Each entry below must be repeated word for word.

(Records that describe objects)
[start]
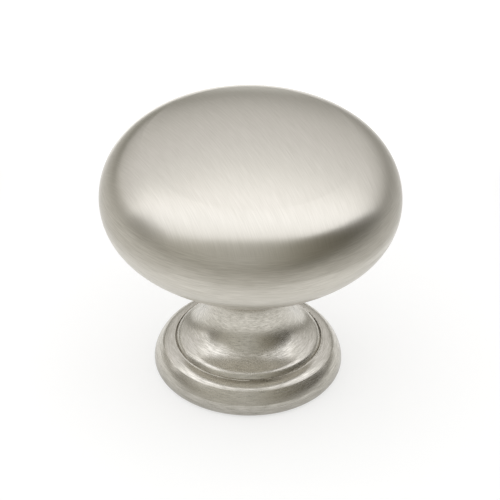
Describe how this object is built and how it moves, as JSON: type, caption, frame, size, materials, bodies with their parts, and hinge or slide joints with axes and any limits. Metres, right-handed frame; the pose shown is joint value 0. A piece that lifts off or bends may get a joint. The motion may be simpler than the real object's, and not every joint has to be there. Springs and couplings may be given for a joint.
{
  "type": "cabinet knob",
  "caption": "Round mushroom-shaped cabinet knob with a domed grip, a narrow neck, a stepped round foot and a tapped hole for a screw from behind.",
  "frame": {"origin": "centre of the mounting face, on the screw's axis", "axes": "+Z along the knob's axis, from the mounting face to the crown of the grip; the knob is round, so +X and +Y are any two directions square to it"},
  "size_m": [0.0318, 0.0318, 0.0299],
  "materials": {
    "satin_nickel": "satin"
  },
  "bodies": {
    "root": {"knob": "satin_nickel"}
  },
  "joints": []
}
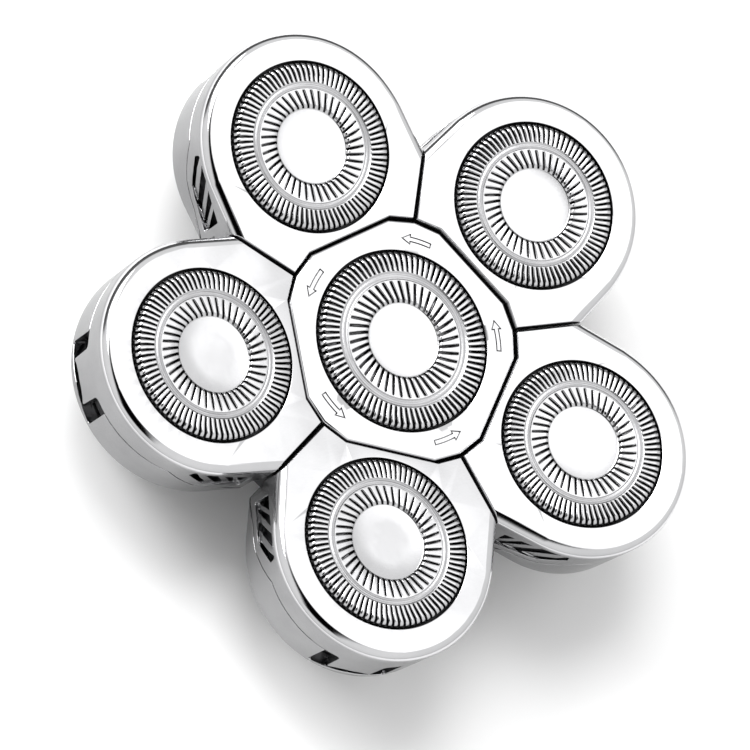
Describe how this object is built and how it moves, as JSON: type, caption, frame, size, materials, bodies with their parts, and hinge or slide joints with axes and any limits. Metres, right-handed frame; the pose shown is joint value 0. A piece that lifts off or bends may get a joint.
[end]
ANSWER TO THE TASK —
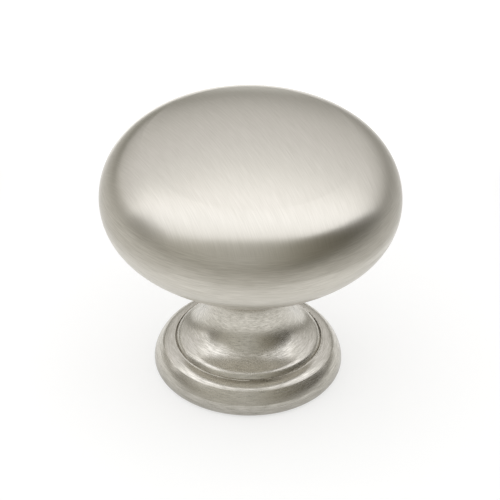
Describe how this object is built and how it moves, as JSON: type, caption, frame, size, materials, bodies with their parts, and hinge or slide joints with axes and any limits. Metres, right-handed frame; the pose shown is joint value 0. A piece that lifts off or bends may get a joint. The motion may be simpler than the real object's, and not every joint has to be there. Springs and couplings may be given for a joint.
{
  "type": "cabinet knob",
  "caption": "Round mushroom-shaped cabinet knob with a domed grip, a narrow neck, a stepped round foot and a tapped hole for a screw from behind.",
  "frame": {"origin": "centre of the mounting face, on the screw's axis", "axes": "+Z along the knob's axis, from the mounting face to the crown of the grip; the knob is round, so +X and +Y are any two directions square to it"},
  "size_m": [0.0318, 0.0318, 0.0299],
  "materials": {
    "satin_nickel": "satin"
  },
  "bodies": {
    "root": {"knob": "satin_nickel"}
  },
  "joints": []
}
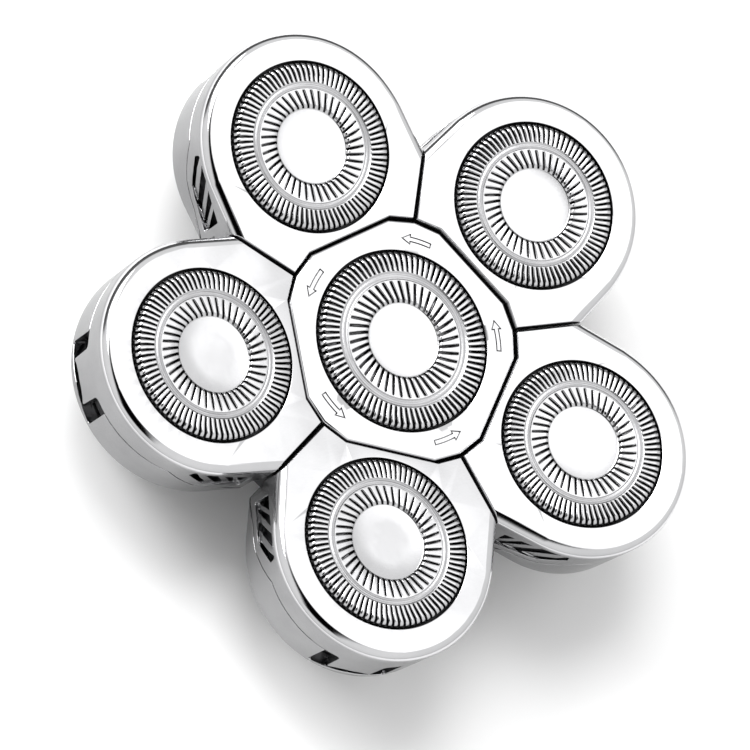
Describe how this object is built and how it moves, as JSON: type, caption, frame, size, materials, bodies with their parts, and hinge or slide joints with axes and any limits. Metres, right-handed frame; the pose shown is joint value 0. A piece that lifts off or bends may get a joint.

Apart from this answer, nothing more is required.